27 December,2011-:Mohammed Ahmed has been a professional school graduate from a wealthy family, a senior government official, a tortured refugee and an administrative assistant. Today, he is unemployed and surviving on welfare. Somalis live many lives in order to evade death, adapting to a country that is constantly transitioning from rebellions to civil war to drought to famine. Like his country, Mohammed’s future is uncertain.
In 1980, a young man with a degree in law and political science became a senior official in the Somali government. Somalia was coming to the end of almost exactly 11 years of a coup d’?tat led by Major General Barre that had established the Somali Revolutionary Socialist Party (SRSP). The SRSP had attempted to merge progressive tenants of Islam with Marx socialism, but when Mohammed Ahmed joined the government, the party was disbanding and being replaced by the more totalitarian Supreme Revolutionary Council. Somalia had just lost a war against USSR- backed Ethiopia. After the Cold War, Somalia’s former ally, the United States, no longer found Somalia strategically important and the international spotlight on the country faded. With diminished visibility on the world stage, the Somali government became increasingly tyrannical; resistance movements (encouraged by Ethiopia) sprung up across the country.

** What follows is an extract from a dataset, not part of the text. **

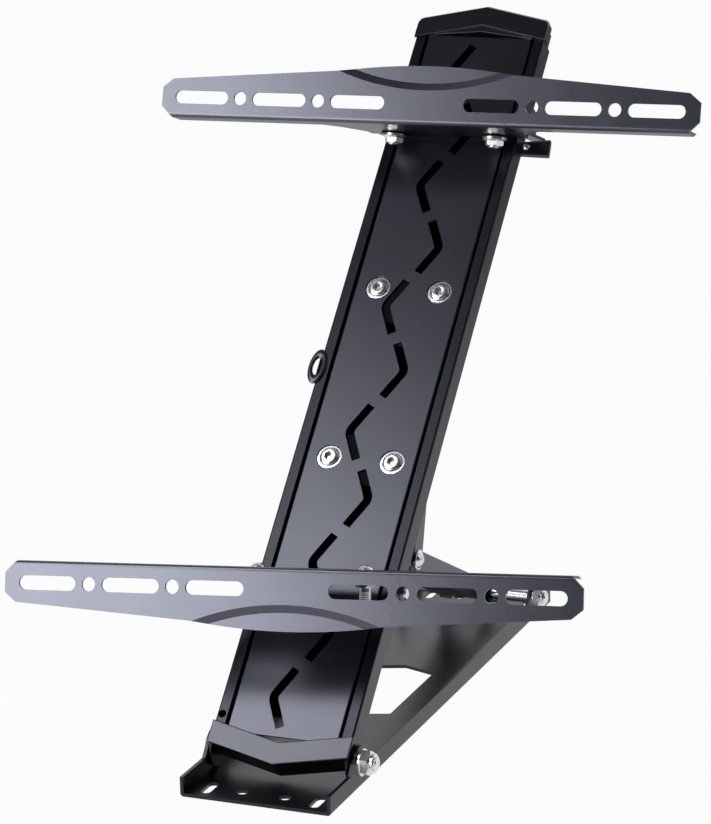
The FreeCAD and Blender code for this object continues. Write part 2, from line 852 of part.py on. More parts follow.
def tilt_bracket():
    """Plate on the bar's flange that forks round the spine, with an ear beside each rail."""
    y0 = -plate_level
    y1 = y0 + tilt_wall
    front = -tilt_front
    back = -face_reach - tilt_back
    notch = -face_reach + tilt_notch
    plate = box(-tilt_half_width, tilt_half_width, y0, y1, back, front)
    upright = [e for e in plate.Edges if e.BoundBox.YLength > tilt_wall * 0.9]
    plate = plate.makeFillet(tilt_corner, upright)
    plate = plate.cut(box(-tilt_ear_inner, tilt_ear_inner, y0 - 1, y1 + 1, back - 1, notch))
    for side in (-1, 1):
        x0 = tilt_ear_inner if side > 0 else -tilt_ear_inner - tilt_wall
        root = box(x0, x0 + tilt_wall, y0, 0, -face_reach - tilt_ear_radius,
                   -face_reach + tilt_ear_radius)
        plate = plate.fuse(root)
        plate = plate.fuse(rod_x(tilt_ear_radius, x0, x0 + tilt_wall, 0, -face_reach))
    plate = plate.removeSplitter()
    plate = plate.cut(rod_x(tilt_pin_radius + running_gap, -tilt_half_width, tilt_half_width, 0,
                            -face_reach))
    for x in (-bolt_spacing / 2, bolt_spacing / 2):
        plate = plate.cut(rod_y(bolt_radius, y0 - 1, y1 + 1, x, -bolt_depth))
    return plate


def bar_bolt():
    """Round-head bolt: head on the bracket plate, shank down through the flange."""
    seat = -plate_level + tilt_wall
    radius = (bolt_head_radius ** 2 + bolt_head_height ** 2) / (2 * bolt_head_height)
    ball = Part.makeSphere(radius, V(0, seat + bolt_head_height - radius, 0))
    head = ball.common(rod_y(bolt_head_radius, seat, seat + bolt_head_height, 0, 0))
    tip = -bar_foot - bolt_washer - flange_nut_height - bolt_end
    shank = rod_y(bolt_radius, tip, seat + 0.5, 0, 0)
    shank = shank.makeChamfer(0.8, [e for e in shank.Edges if abs(e.BoundBox.Center.y - tip) < 0.01])
    return head.fuse(shank).removeSplitter()


def dome_bolt():
    """Dome-head bolt: head on the flange, shank up through the bracket plate and its nut."""
    radius = (dome_radius ** 2 + dome_height ** 2) / (2 * dome_height)
    ball = Part.makeSphere(radius, V(0, -bar_foot - dome_height + radius, 0))
    head = ball.common(rod_y(dome_radius, -bar_foot - dome_height, -bar_foot, 0, 0))
    tip = -plate_level + tilt_wall + bolt_washer + flange_nut_height + inner_bolt_end
    shank = rod_y(bolt_radius, -bar_foot - 0.5, tip, 0, 0)
    shank = shank.makeChamfer(0.8, [e for e in shank.Edges if abs(e.BoundBox.Center.y - tip) < 0.01])
    return head.fuse(shank).removeSplitter()


def inner_washer():
    y0 = -plate_level + tilt_wall
    disc = rod_y(bolt_washer_radius, y0, y0 + bolt_washer, 0, 0)
    return disc.cut(rod_y(bolt_radius, y0 - 1, y0 + bolt_washer + 1, 0, 0))


def bar_washer():
    y0 = -bar_foot - bolt_washer
    disc = rod_y(bolt_washer_radius, y0, -bar_foot, 0, 0)
    return disc.cut(rod_y(bolt_radius, y0 - 1, -bar_foot + 1, 0, 0))


def flange_nut(direction):
    """Flange nut with its rim at the origin, pointing along a direction."""
    rim = rod_z(flange_nut_rim, 0, flange_nut_rim_height, 0, 0)
    slope = Part.makeCone(flange_nut_rim, flange_nut_flats / 2, flange_nut_rim_height,
                          V(0, 0, flange_nut_rim_height), Z_AXIS)
    nut = hex_nut(flange_nut_flats, flange_nut_height, bolt_radius / 2).fuse(rim).fuse(slope)
    nut = nut.cut(rod_z(bolt_radius, -1, flange_nut_height + 1, 0, 0)).removeSplitter()
    return turned(nut, direction)


def bar_nut():
    return moved(flange_nut(V(0, -1, 0)), 0, -bar_foot - bolt_washer, 0)


def inner_nut():
    return moved(flange_nut(Y_AXIS), 0, -plate_level + tilt_wall + bolt_washer, 0)


def pair(make):
    shape = make()
    return [moved(shape, x, 0, -bolt_depth) for x in (-bolt_spacing / 2, bolt_spacing / 2)]


def receiver_box():
    """Small box on the right rail, its upper side rising outwards."""
    x0 = spine_half
    x1 = x0 + box_width
    low = box_place - box_length / 2
    high = box_place + box_length / 2
    body = prism([(x0, low, box_back), (x1, low, box_back), (x1, high + box_slope, box_back),
                  (x0, high, box_back)], V(0, 0, box_front - box_back))
    edges = []
    for edge in body.Edges:
        centre = edge.BoundBox.Center
        if edge.BoundBox.ZLength > 1 and centre.x > x1 - 0.01:
            edges.append(edge)
    return body.makeFillet(box_corner, edges)


def receiver_screw():
    x = spine_half + box_width * 0.35
    head = rod_z(box_screw_radius, box_front, box_front + box_screw_height, x, box_place)
    rim = [e for e in head.Edges if e.BoundBox.Center.z > box_front + box_screw_height * 0.9]
    return head.makeFillet(box_screw_height * 0.6, rim)


def bar_frame(place, skew):
    """Frame of a bar: X along it, Z out of its face, its hole row at the origin."""
    tilt = FreeCAD.Placement(V(0, 0, 0), FreeCAD.Rotation(X_AXIS, tilt_angle))
    reach = FreeCAD.Placement(V(0, 0, face_reach), FreeCAD.Rotation())
    return spine_frame.multiply(pivot_frame(place, skew)).multiply(tilt).multiply(reach)


def flipped(shapes):
    return [shape.mirror(V(0, 0, 0), Y_AXIS) for shape in shapes]


def save(name, shapes):
    shape = shapes[0] if len(shapes) == 1 else Part.makeCompound(shapes)
    shape.exportStep("parts/" + name + ".step")
    solids = shape.Solids
    volume = sum(s.Volume for s in solids)
    print(name, len(solids), "solids", round(volume / 1000, 1), "cm3", shape.isValid())


def save_base():
    save("base_plate", in_frame([base_plate()], base_frame))
    save("hinge_axle", in_frame([hinge_axle()], base_frame))
    washer = ring_x(axle_radius, hinge_washer_radius, base_outer, base_outer + hinge_washer, 0, 0)
    save("hinge_washer", in_frame([washer], base_frame))
    nut = side_nut(hinge_nut_flats, hinge_nut, base_outer + hinge_washer, 0)
    save("hinge_nut", in_frame([nut], base_frame))
    bush = lambda: ring_x(axle_radius, hinge_washer_radius, spine_half + face_clearance, base_inner, 0, 0)
    save("hinge_bushes", in_frame(both_sides(bush), base_frame))
    save("rear_axle", in_frame([moved(cross_rod(rear_end()), 0, axle_place, 0)], base_frame))
    washer = lambda: ring_x(axle_radius, rear_washer_radius, base_outer, base_outer + rear_washer,
                            axle_place, 0)
    save("rear_washers", in_frame(both_sides(washer), base_frame))
    nut = lambda: side_nut(hinge_nut_flats, rear_nut, base_outer + rear_washer, axle_place)
    save("rear_nuts", in_frame(both_sides(nut), base_frame))
    start = lower_link_half + face_clearance * 2
    collar = lambda: ring_x(axle_radius, collar_radius, start, start + collar_width, axle_place, 0)
    save("rear_collars", in_frame(both_sides(collar), base_frame))


def save_spine():
    save("left_rail", in_frame([rail(-1)], spine_frame))
    save("right_rail", in_frame([rail(1)], spine_frame))
    save("face_plate", in_frame([face_plate()], spine_frame))
    save("back_cover", in_frame([back_cover()], spine_frame))
    save("top_end_cap", in_frame([top_end_cap()], spine_frame))
    save("bottom_end_cap", in_frame([bottom_end_cap()], spine_frame))
    sleeve = ring_x(axle_radius + running_gap, sleeve_radius, -rail_inner, rail_inner, 0, 0)
    save("hinge_sleeve", in_frame([sleeve], spine_frame))
    save("link_bracket", in_frame([link_bracket()], spine_frame))
    save("plate_brace", in_frame([plate_brace()], spine_frame))
    save("face_screws", in_frame(face_screws(), spine_frame))
    save("face_nuts", in_frame(face_nuts(), spine_frame))
    save("link_pin", in_frame([link_pin()], spine_frame))
    save("eye_tab", in_frame([eye_tab()], spine_frame))
    save("receiver_box", in_frame([receiver_box()], spine_frame))
    save("receiver_screw", in_frame([receiver_screw()], spine_frame))
    save("upper_tilt_pins", in_frame(tilt_pins(upper_pivot_place, upper_bar_skew), spine_frame))
    save("lower_tilt_pins", in_frame(tilt_pins(lower_pivot_place, lower_bar_skew), spine_frame))


def save_links():
    save("upper_link", upper_link())
    save("knee_pins", in_frame(both_sides(knee_pin), base_frame))
    save("knee_washers", in_frame(both_sides(knee_disc), base_frame))
    save("lower_link", lower_link())


def save_bars():
    shared = {"tv_bar": [tv_bar()], "tilt_bracket": [tilt_bracket()]}
    upper = {"bar_bolts": pair(bar_bolt), "bar_washers": pair(bar_washer), "bar_nuts": pair(bar_nut)}
    lower = {"bar_bolts": pair(dome_bolt), "bar_washers": pair(inner_washer),
             "bar_nuts": pair(inner_nut)}
    for name, shapes in {**shared, **upper}.items():
        save("upper_" + name, in_frame(shapes, bar_frame(upper_pivot_place, upper_bar_skew)))
    for name, shapes in {**shared, **lower}.items():
        save("lower_" + name, in_frame(flipped(shapes), bar_frame(lower_pivot_place, lower_bar_skew)))


os.makedirs("parts", exist_ok=True)
save_base()
save_spine()
save_links()
save_bars()
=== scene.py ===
# %% [markdown]
# A folding wall mount for a display, dressed in Blender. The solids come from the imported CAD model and
# stay where they are: this lesson gives them their finishes, adds the small things that CAD leaves plain,
# and sets up the light and the camera. Everything is in metres, with +Z up from the base.

# %% Load the frame
import bpy
import json
import math
from mathutils import Matrix, Quaternion, Vector


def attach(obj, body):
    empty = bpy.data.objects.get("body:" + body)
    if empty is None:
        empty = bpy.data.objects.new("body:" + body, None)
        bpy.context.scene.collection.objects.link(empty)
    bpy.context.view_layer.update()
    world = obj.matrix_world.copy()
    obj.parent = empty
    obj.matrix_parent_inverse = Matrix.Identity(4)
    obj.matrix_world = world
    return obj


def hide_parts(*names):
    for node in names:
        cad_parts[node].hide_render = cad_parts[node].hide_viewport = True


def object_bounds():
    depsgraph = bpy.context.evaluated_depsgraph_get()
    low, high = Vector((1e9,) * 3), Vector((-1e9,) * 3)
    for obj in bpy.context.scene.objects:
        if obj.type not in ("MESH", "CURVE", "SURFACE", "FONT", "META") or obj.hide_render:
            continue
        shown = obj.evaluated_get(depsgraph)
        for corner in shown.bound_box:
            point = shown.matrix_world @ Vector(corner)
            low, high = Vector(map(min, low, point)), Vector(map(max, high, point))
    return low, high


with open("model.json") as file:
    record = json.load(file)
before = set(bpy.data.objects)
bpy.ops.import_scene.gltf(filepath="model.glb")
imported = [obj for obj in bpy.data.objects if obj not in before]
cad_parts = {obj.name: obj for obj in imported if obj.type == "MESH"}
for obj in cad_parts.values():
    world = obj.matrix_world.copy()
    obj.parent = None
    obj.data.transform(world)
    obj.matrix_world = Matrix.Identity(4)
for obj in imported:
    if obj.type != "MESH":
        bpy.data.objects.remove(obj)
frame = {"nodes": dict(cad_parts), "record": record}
cad_box = [list(map(float, corner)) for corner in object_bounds()]
print("nodes:", len(frame["nodes"]), "CAD box:", cad_box)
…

Although public gatherings were prohibited and Somali freedom diminished, Mohammed Ahmed remained in his post, increasingly uncomfortable with President Barre’s reign of terror. Torture, disappearance and execution of government protestors were the political norm. Mohammed resigned in opposition in 1988, opened a private notary office in Mogadishu and began receiving death threats regularly. In 1991, the Somali government completely broke down and President Barre was ousted from power. The country dissolved into civil war between rival clans and Somalia’s infrastructure collapsed: at night, Mogadishu was pitch black because the city generators had been sold off, inflation was so high that coins worth nothing littered the streets, famine starved the population and within 6 months, between 1991 and 1992, 10,000 unarmed civilians were massacred in fighting.